Periscopio propone un nuovo modo di essere giornale, di fare informazione. di accostare Alto e Basso, di rapportarsi al proprio pubblico. Rompe compartimenti stagni delle sezioni tradizionali di quotidiani. Accoglie e dà riconosce uguale dignità a tutti i generi e tutti linguaggi: così in primo piano ci può essere una notizia, un commento, ma anche una poesia o una vignetta.  Abbandona la rincorsa allo scoop, all’intervista esclusiva, alla firma illustre, proponendo quella che abbiamo chiamato “informazione verticale”: entrare cioè nelle  “cose che accadono fuori e dentro di noi”, denunciare Il Vecchio che resiste e raccontare Il Nuovo che germoglia, stare dalla parte dei diritti e denunciare la diseguaglianza che cresce in Italia e nel mondo. .

Con il quotidiano di ieri, così si diceva, oggi ci si incarta il pesce. Non Periscopio, la sua “informazione verticale” non invecchia mai e dal nostro archivio di quasi 50.000 articoli (disponibile gratuitamente) si pescano continuamente contenuti utili per integrare le ultime notizie uscite. Non troverete mai, come succede in quasi tutti i quotidiani on line,  le prime tre righe dell’articolo in chiaro… e una piccola tassa per poter leggere tutto il resto.

Sembra una frase retorica ma non lo è: “Periscopio è un giornale senza padrini e senza padroni”. Siamo orgogliosamente antifascisti, pacifisti, nonviolenti, femministi, ambientalisti. Crediamo nella Sinistra (anche se la Sinistra non crede più a se stessa), ma non apparteniamo a nessuna casa politica, non fiancheggiamo nessun partito e nessun leader. Anzi, diffidiamo dei leader e dei capipopolo, perfino degli eroi. Non ci piacciono i muri, quelli materiali come  quelli immateriali, frutto del pregiudizio e dell’egoismo. Ci piace “il popolo” (quello scritto in Costituzione) e vorremmo cancellare “la nazione”, premessa di ogni guerra e  di ogni violenza.

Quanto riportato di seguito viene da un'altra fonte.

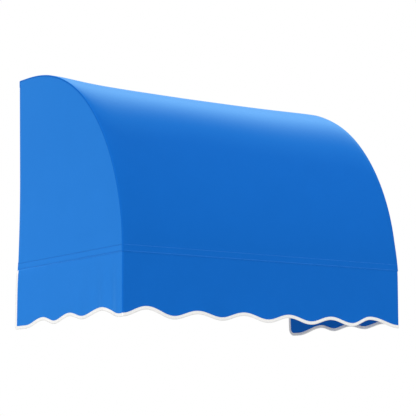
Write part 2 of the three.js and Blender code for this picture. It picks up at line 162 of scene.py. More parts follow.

Periscopio è quindi un giornale popolare, non nazionalpopolare. Un quotidiano “generalista”,  scritto per essere letto da tutti (“quelli che hanno letto milioni di libri o che non sanno nemmeno parlare” F. De Gregori), da tutti quelli che coltivano la curiosità, e non dalle elites, dai circoli degli addetti ai lavori, dagli intellettuali del vuoto e della chiacchiera.